Tuesday, April 6, 2010

Blessed.

It has been extremely hard for me to be positive recently. I am trying really hard though. Today made it easier. The government is my friend as of right now. I am blessed. I live in the best province. I have an amazing family. All of whom love and support me. I have some awesome friends. I did not lose Leah entirely. That has helped a lot. If I have to spend the rest of my life just being her friend, I would be honoured. Disappointed. But still grateful. God has given me so many great things and I take them for granted all of the time. I don't know what He has in store for the future, but I hope and pray He makes me better through everything. And that He is glorified, not myself.

Thursday, April 1, 2010

More of a Middle than an End

God is great. He sent His son to die for me! Even though he knew how horrible I am. He did it so I could live forever. So I could glorify His name. So I could be there in His incredible presence. I will be there on that beautiful day. Because Jesus Christ died on the cross for me. I don't know how to glorify Him with all of me. I just pray that He uses my music and my gifts to bring glory to Him. It's true that sometimes it takes heartbreak to bring you closer to God. It has helped. I wish I didn't need that. I have fallen onto Him and asked Him to carry me. I know He will. He will bring US through. And He will be praised for it. He will be praised forever. His love for us is so overwhelming. I can't believe it.
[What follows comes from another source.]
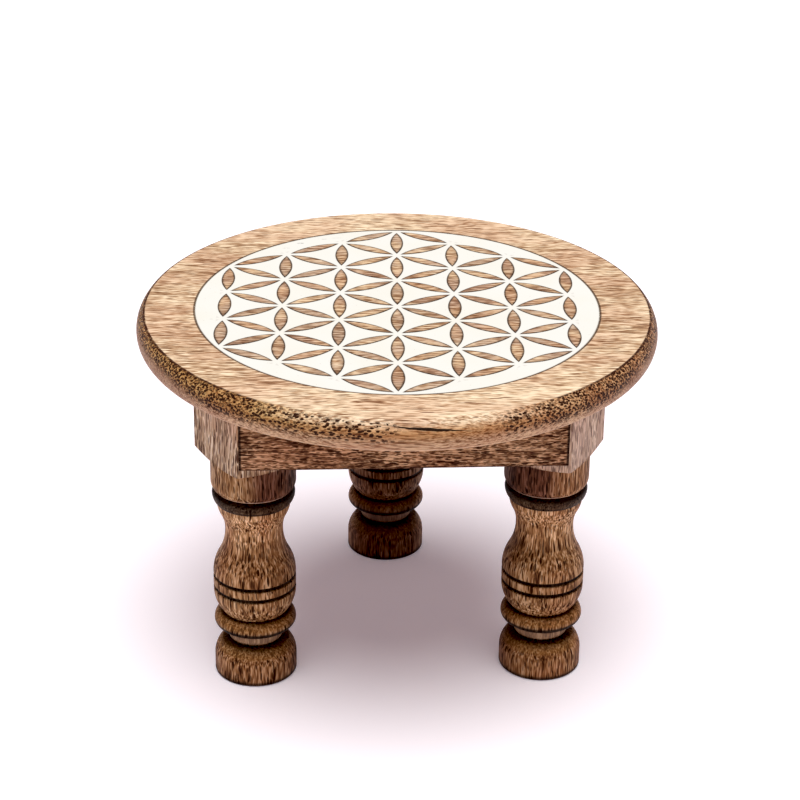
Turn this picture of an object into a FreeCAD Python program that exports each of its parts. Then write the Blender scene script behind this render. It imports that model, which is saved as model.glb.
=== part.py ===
import FreeCAD
import Part
import math
import os

# Low round table: an inlaid top on a triangular frame of three rails and three turned legs.
# Lengths are in millimetres and angles in degrees.
# The origin is on the floor under the centre of the top and +Z is up.
# The back leg stands towards +Y and the front rail faces -Y.

# Whole table, with the axis of each leg LEG_INSET in from the rim of the top
TABLE_HEIGHT = 175.0
LEG_COUNT = 3
LEG_INSET = 44.0
BACK_LEG_ANGLE = 90.0
FRONT_RAIL_ANGLE = 270.0
OVERRUN = 2.0

# Top board, with a rounded rim that is widest about half way down
TOP_DIAMETER = 250.0
TOP_THICKNESS = 16.0
TOP_TURN = -3.0
RIM_WIDEST_DEPTH = 8.5
RIM_TOP_INSET = 3.8
RIM_UNDER_INSET = 4.0
RIM_TOP_ARRIS = 1.2

# Petal lattice in the top: petals of the board's wood, left standing in a round pocket.
# A border of plain wood lies round the pocket, and a margin of white round the lattice.
BORDER_WIDTH = 28.0
LATTICE_MARGIN = 1.3
LATTICE_RINGS = 3
LATTICE_ANGLE = 60.0
PETAL_INSET = 1.3
POCKET_DEPTH = 1.6

# White fill of the pocket, parted from the wood by a narrow scorched groove
INLAY_DROP = 0.1
SCORCH_WIDTH = 0.3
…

Even though my heart is broken and trampled on the floor, I will seek Him. I will follow Him. I will trust Him. I will love Him.

Romans 9: 17. "I raised you up for this very purpose, that I might display my power in you and that my name might be proclaimed in all the earth."

Broken and Empty

The first song I wrote was depressing. I had never felt so bad in my life when I wrote it. I now topped that feeling. God, help me.